[Begin RECORDED INFORMATION]

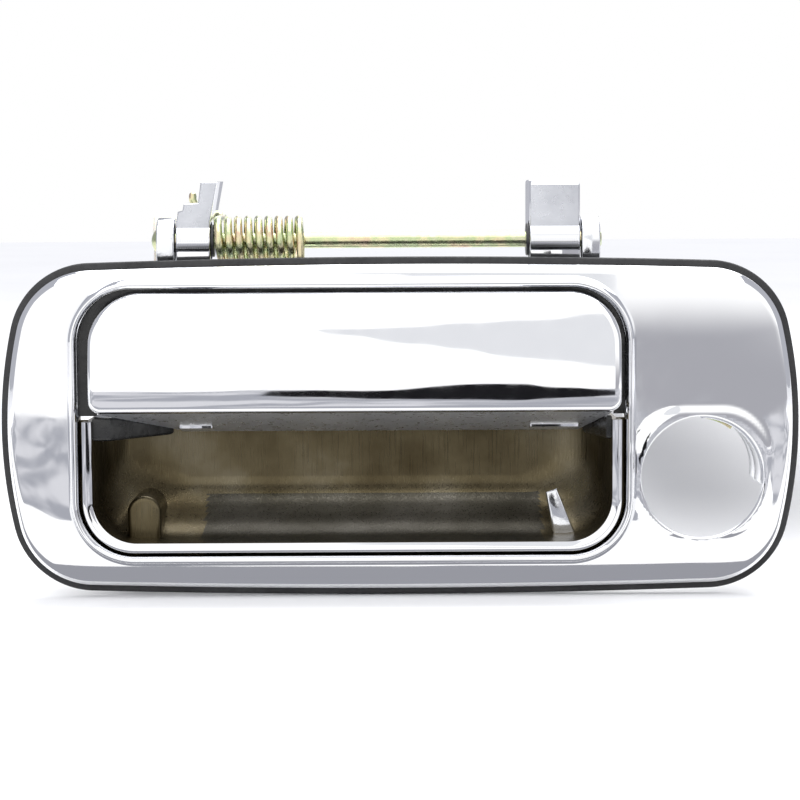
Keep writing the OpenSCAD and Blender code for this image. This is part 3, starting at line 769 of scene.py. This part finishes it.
mid_z, right_x, left_x = 19.0, PADDLE_X[1] - 14, PADDLE_X[0] + 14
spine = np.concatenate([
    np.full((SIDE + CORNER, 2), (right_x, mid_z)), line((right_x, mid_z), (left_x, mid_z), LONG),
    np.full((CORNER + SIDE + CORNER, 2), (left_x, mid_z)), line((left_x, mid_z), (right_x, mid_z), LONG),
    np.full((CORNER, 2), (right_x, mid_z))])
rows = []
for share in np.linspace(1, 0, 26)[:-1]:
    ring = share * spine + (1 - share) * grip_ring(1.3)
    rows.append((ring, grip_y(ring[:, 1])))
for a in np.linspace(math.pi / 2, 0, 9):
    ring = grip_ring(1.3 * (1 - math.cos(a)))
    rows.append((ring, grip_y(ring[:, 1]) + 1.6 * (1 - math.sin(a))))
skirt = grip_ring(0)
hem = np.interp(skirt[:, 1], [22, 30], [-4.6, EDGE_Y * -1 + SKIN])
rows += [(skirt, hem - 0.2), (grip_ring(0.2), hem), (grip_ring(SKIN - 0.2), hem), (grip_ring(SKIN), hem - 0.2)]
for share in np.linspace(0, 1, 14):
    ring = share * spine + (1 - share) * grip_ring(SKIN)
    rows.append((ring, np.minimum(grip_y(ring[:, 1]) + SKIN, hem - 0.25)))
shell = sheet(np.stack([np.insert(ring, 1, y, axis=1) for ring, y in rows]), wrap_cols=True)
grip = piece("paddle_grip", [shell], chrome, ["paddle"], "paddle_body", sharp=50)
second_finish(grip, dull_back, lambda centre, normal: normal[:, 1] > 0.3)

# %% [markdown]
# Behind the grip a sloping flange takes the fingers, and two arms carry the grip up to the hinge. The hubs were
# turned with a tool that chattered, which left two rows of fine marks across them.

# %% Flange, arms, hubs and levers
LEFT_HUB, RIGHT_HUB, HUB_R = (-55.9, -47.3), (32.7, 45.3), 5.2
plan = [(-74.4, -11.6), (52.3, -11.6), (51.7, -8), (45.3, 12), (-54, 12), (-72.9, -8)]
points, faces = plate(plan, 0, 1, "z", edge=0.0, steps=1)
run = np.clip((points[:, 1] + 11.5) / 23.5, 0, 1)
points[:, 2] = 4.7 - 7.1 * run + points[:, 2] * (1.8 - 0.2 * run)
flange = (points, faces)


def arm(xs):
    """An arm between two x values: a flat bar from the flange up to the hub."""
    side = [(5.0, -0.9), (12.0, -2.4), (13.0, 4.0), (13.2, 40), (13.6, 46.2), (4.4, 46.2), (4.6, 40), (5.0, 34)]
    return plate(side, *xs, edge=0.5)

# %% Hubs
def hub(xs):
    """A cylinder whose radius dips by a fine wave along it, only in two narrow bands of angle at the front."""
    x = np.linspace(xs[0], xs[1], int((xs[1] - xs[0]) / 0.054))
    a = np.linspace(0, 2 * np.pi, 144, endpoint=False)
    up = np.degrees(np.pi - a)[None]
    bands = np.exp(-((up - 4) / 6.5) ** 4) + np.exp(-((up + 14) / 6.5) ** 4)
    ripple = 0.5 + 0.5 * np.sin(2 * np.pi * x[:, None] / 0.43 + np.where(up > -5, 0, np.pi))
    round_end = 0.4 - np.sqrt(np.maximum(0.16 - np.maximum(0.4 - np.minimum(x - xs[0], xs[1] - x), 0) ** 2, 0))
    r = HUB_R - 0.09 * bands * ripple - round_end[:, None]
    tubes = place(PIN[0] + r * np.cos(a), PIN[1] + r * np.sin(a), x[:, None], "x")
    ends = np.full((1, len(a), 3), (xs[0], *PIN)), np.full((1, len(a), 3), (xs[1], *PIN))
    return sheet(np.concatenate([ends[0], tubes, ends[1]]), wrap_cols=True)

# %% Levers
steps_up = [(-55.9, 43.5), (-55.9, 50.8), (-55.4, 53.6), (-54.2, 53.9), (-53.9, 55.6), (-50.3, 55.8), (-49.6, 61),
            (-45.4, 61), (-47.3, 51), (-47.3, 43.5)]
block = [(5, 48.2), (5.4, 60), (7, 61), (25.4, 61), (26.4, 60), (26.4, 45.5), (24.4, 43.5), (13.2, 43.5)]
paddle_cast = [flange, arm(LEFT_HUB), arm(RIGHT_HUB), plate(steps_up, 5, 26.4, "y", edge=0.5),
               plate(block, *RIGHT_HUB, edge=0.6)]
levers = piece("paddle_flange_arms_and_levers", paddle_cast, chrome, (), "paddle_body")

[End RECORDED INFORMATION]

**JOB:**
Return the material exactly as it stands.

**WORKED ANSWER:**
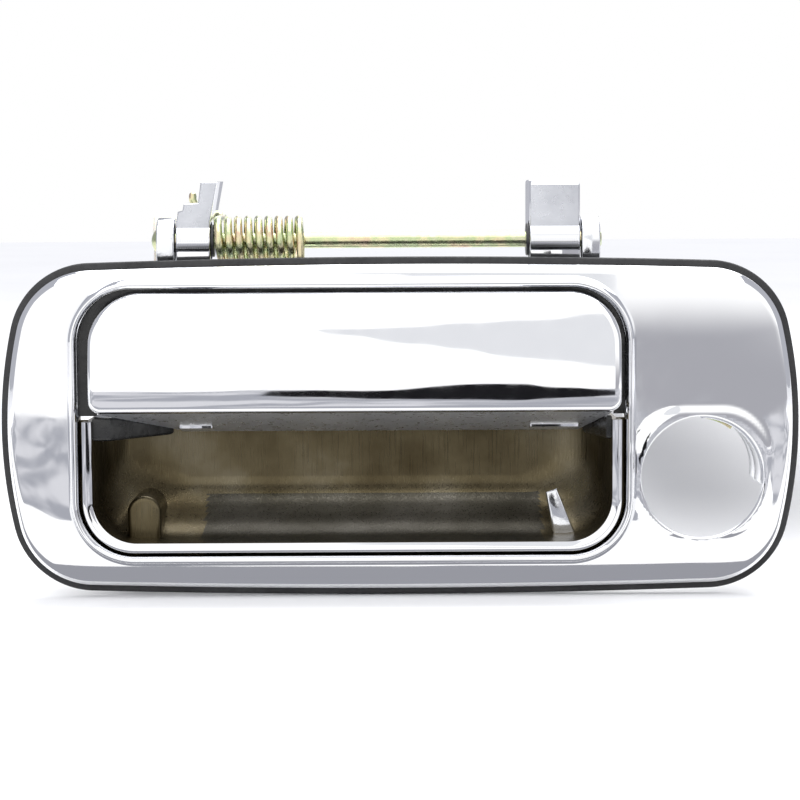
Keep writing the OpenSCAD and Blender code for this image. This is part 3, starting at line 769 of scene.py. This part finishes it.
mid_z, right_x, left_x = 19.0, PADDLE_X[1] - 14, PADDLE_X[0] + 14
spine = np.concatenate([
    np.full((SIDE + CORNER, 2), (right_x, mid_z)), line((right_x, mid_z), (left_x, mid_z), LONG),
    np.full((CORNER + SIDE + CORNER, 2), (left_x, mid_z)), line((left_x, mid_z), (right_x, mid_z), LONG),
    np.full((CORNER, 2), (right_x, mid_z))])
rows = []
for share in np.linspace(1, 0, 26)[:-1]:
    ring = share * spine + (1 - share) * grip_ring(1.3)
    rows.append((ring, grip_y(ring[:, 1])))
for a in np.linspace(math.pi / 2, 0, 9):
    ring = grip_ring(1.3 * (1 - math.cos(a)))
    rows.append((ring, grip_y(ring[:, 1]) + 1.6 * (1 - math.sin(a))))
skirt = grip_ring(0)
hem = np.interp(skirt[:, 1], [22, 30], [-4.6, EDGE_Y * -1 + SKIN])
rows += [(skirt, hem - 0.2), (grip_ring(0.2), hem), (grip_ring(SKIN - 0.2), hem), (grip_ring(SKIN), hem - 0.2)]
for share in np.linspace(0, 1, 14):
    ring = share * spine + (1 - share) * grip_ring(SKIN)
    rows.append((ring, np.minimum(grip_y(ring[:, 1]) + SKIN, hem - 0.25)))
shell = sheet(np.stack([np.insert(ring, 1, y, axis=1) for ring, y in rows]), wrap_cols=True)
grip = piece("paddle_grip", [shell], chrome, ["paddle"], "paddle_body", sharp=50)
second_finish(grip, dull_back, lambda centre, normal: normal[:, 1] > 0.3)

# %% [markdown]
# Behind the grip a sloping flange takes the fingers, and two arms carry the grip up to the hinge. The hubs were
# turned with a tool that chattered, which left two rows of fine marks across them.

# %% Flange, arms, hubs and levers
LEFT_HUB, RIGHT_HUB, HUB_R = (-55.9, -47.3), (32.7, 45.3), 5.2
plan = [(-74.4, -11.6), (52.3, -11.6), (51.7, -8), (45.3, 12), (-54, 12), (-72.9, -8)]
points, faces = plate(plan, 0, 1, "z", edge=0.0, steps=1)
run = np.clip((points[:, 1] + 11.5) / 23.5, 0, 1)
points[:, 2] = 4.7 - 7.1 * run + points[:, 2] * (1.8 - 0.2 * run)
flange = (points, faces)


def arm(xs):
    """An arm between two x values: a flat bar from the flange up to the hub."""
    side = [(5.0, -0.9), (12.0, -2.4), (13.0, 4.0), (13.2, 40), (13.6, 46.2), (4.4, 46.2), (4.6, 40), (5.0, 34)]
    return plate(side, *xs, edge=0.5)

# %% Hubs
def hub(xs):
    """A cylinder whose radius dips by a fine wave along it, only in two narrow bands of angle at the front."""
    x = np.linspace(xs[0], xs[1], int((xs[1] - xs[0]) / 0.054))
    a = np.linspace(0, 2 * np.pi, 144, endpoint=False)
    up = np.degrees(np.pi - a)[None]
    bands = np.exp(-((up - 4) / 6.5) ** 4) + np.exp(-((up + 14) / 6.5) ** 4)
    ripple = 0.5 + 0.5 * np.sin(2 * np.pi * x[:, None] / 0.43 + np.where(up > -5, 0, np.pi))
    round_end = 0.4 - np.sqrt(np.maximum(0.16 - np.maximum(0.4 - np.minimum(x - xs[0], xs[1] - x), 0) ** 2, 0))
    r = HUB_R - 0.09 * bands * ripple - round_end[:, None]
    tubes = place(PIN[0] + r * np.cos(a), PIN[1] + r * np.sin(a), x[:, None], "x")
    ends = np.full((1, len(a), 3), (xs[0], *PIN)), np.full((1, len(a), 3), (xs[1], *PIN))
    return sheet(np.concatenate([ends[0], tubes, ends[1]]), wrap_cols=True)

# %% Levers
steps_up = [(-55.9, 43.5), (-55.9, 50.8), (-55.4, 53.6), (-54.2, 53.9), (-53.9, 55.6), (-50.3, 55.8), (-49.6, 61),
            (-45.4, 61), (-47.3, 51), (-47.3, 43.5)]
block = [(5, 48.2), (5.4, 60), (7, 61), (25.4, 61), (26.4, 60), (26.4, 45.5), (24.4, 43.5), (13.2, 43.5)]
paddle_cast = [flange, arm(LEFT_HUB), arm(RIGHT_HUB), plate(steps_up, 5, 26.4, "y", edge=0.5),
               plate(block, *RIGHT_HUB, edge=0.6)]
levers = piece("paddle_flange_arms_and_levers", paddle_cast, chrome, (), "paddle_body")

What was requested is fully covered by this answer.